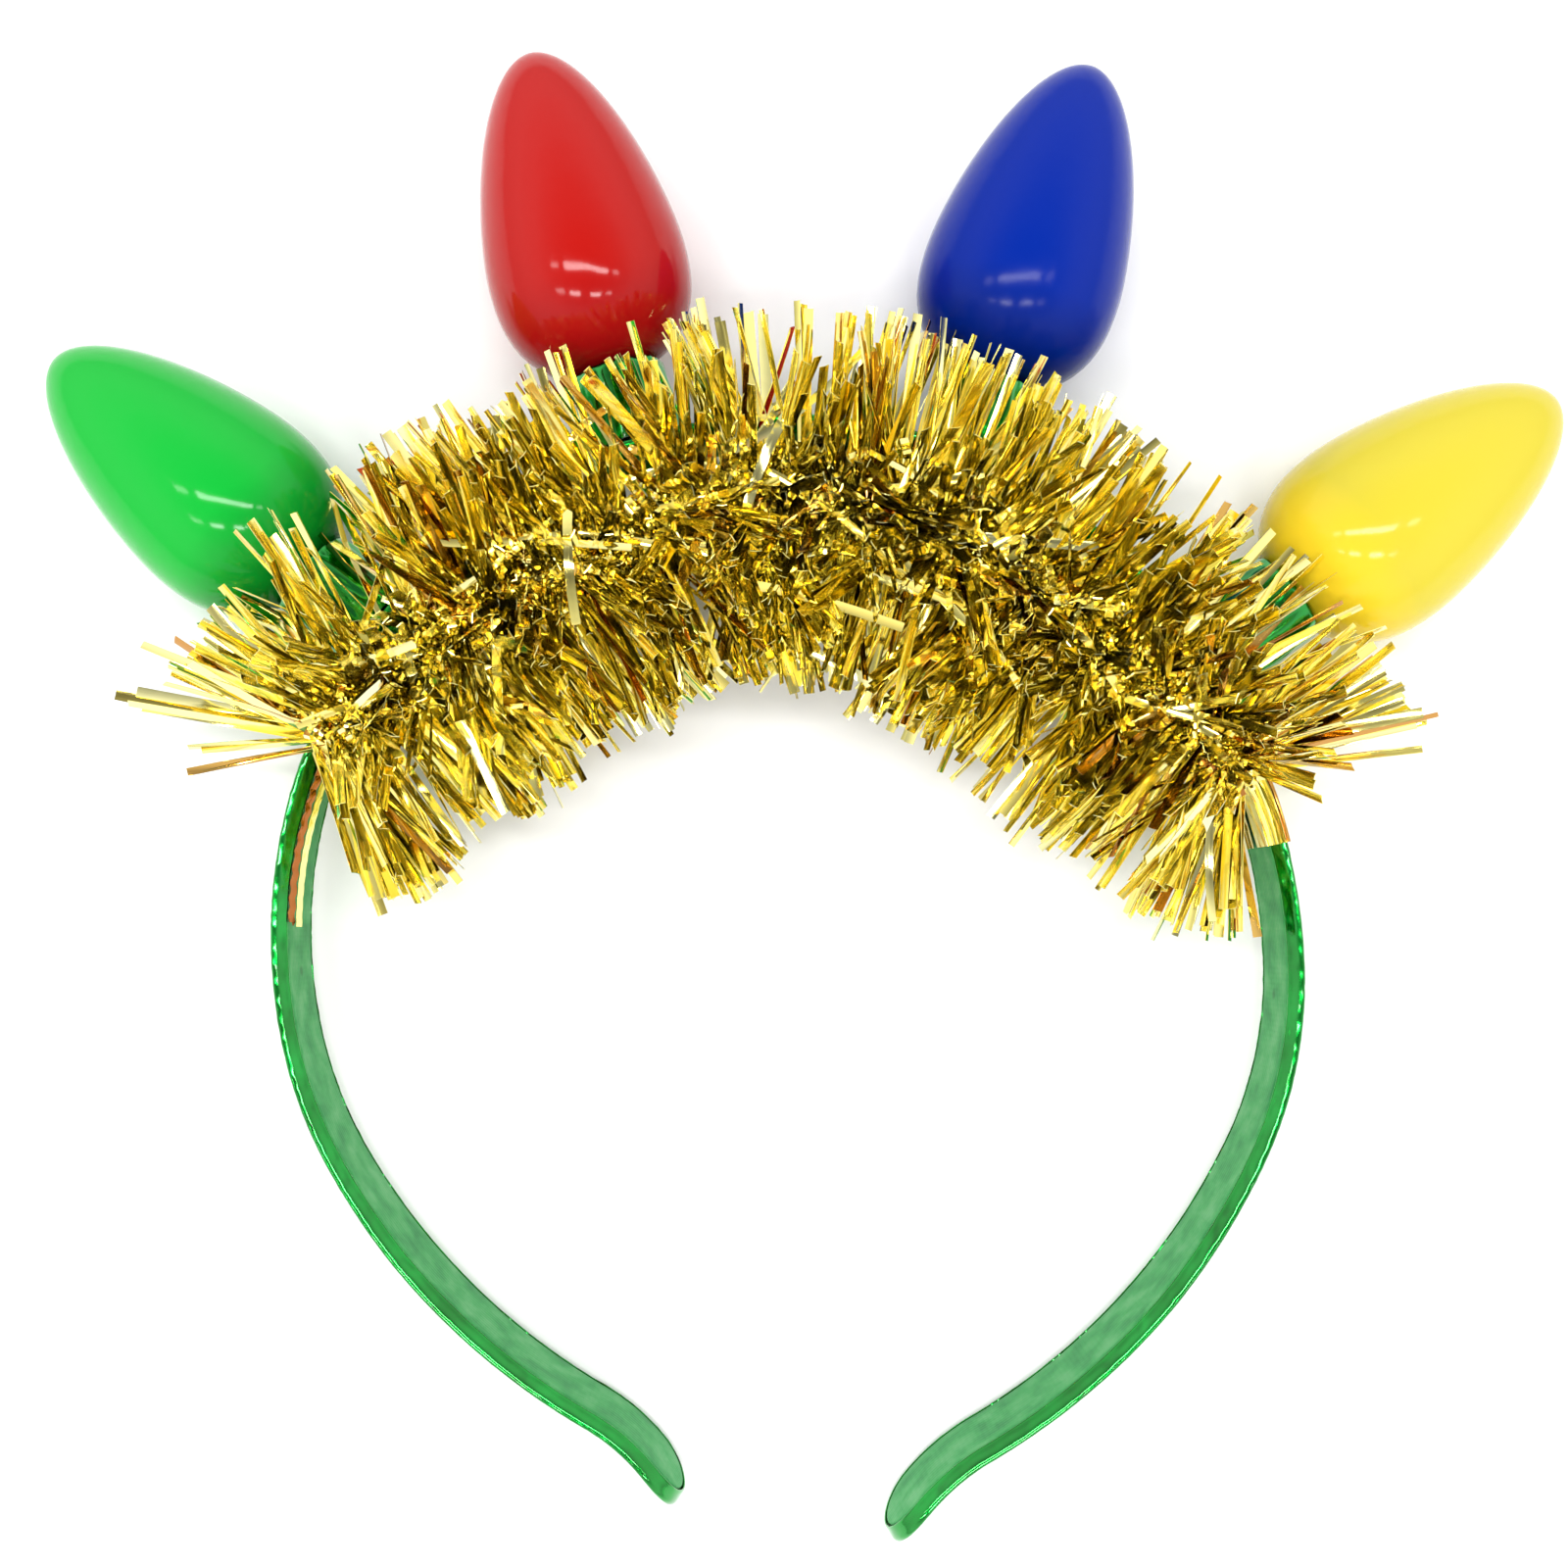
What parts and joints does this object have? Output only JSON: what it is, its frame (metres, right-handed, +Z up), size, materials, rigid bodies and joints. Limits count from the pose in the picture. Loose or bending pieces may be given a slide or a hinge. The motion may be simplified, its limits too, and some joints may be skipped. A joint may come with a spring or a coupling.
{
  "type": "light bulb headband",
  "caption": "Springy foil covered hoop headband with a cloth lining, plastic toy light bulbs standing in foil covered cups along the crown, and a gold tinsel garland.",
  "frame": {"origin": "centre of the bottom of the bounding box, on the surface that the headband lies on", "axes": "+Z up, across the band; +Y from the leg tips towards the crown and the bulbs; +X towards the yellow bulb"},
  "size_m": [0.1974, 0.1908, 0.0473],
  "materials": {
    "green_foil": "metallised film, crinkled and shiny",
    "lining_cloth": "matt woven tape",
    "green_plastic": "glossy blow moulded",
    "red_plastic": "glossy blow moulded",
    "blue_plastic": "glossy blow moulded",
    "yellow_plastic": "glossy blow moulded",
    "gold_foil": "metallised film, mirror like"
  },
  "bodies": {
    "root": {"headband": "green_foil", "lining": "lining_cloth", "socket_green": "green_foil", "socket_red": "green_foil", "socket_blue": "green_foil", "socket_yellow": "green_foil", "bulb_green": "green_plastic", "bulb_red": "red_plastic", "bulb_blue": "blue_plastic", "bulb_yellow": "yellow_plastic", "tinsel_garland": "gold_foil", "tinsel_wrap": "gold_foil", "tinsel_tail": "gold_foil"}
  },
  "joints": []
}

• [SHORT TASK]
Find every line that holds "materials" and copy it.

• [SOLUTION TO THIS PROBLEM]
What parts and joints does this object have? Output only JSON: what it is, its frame (metres, right-handed, +Z up), size, materials, rigid bodies and joints. Limits count from the pose in the picture. Loose or bending pieces may be given a slide or a hinge. The motion may be simplified, its limits too, and some joints may be skipped. A joint may come with a spring or a coupling.
  "materials": {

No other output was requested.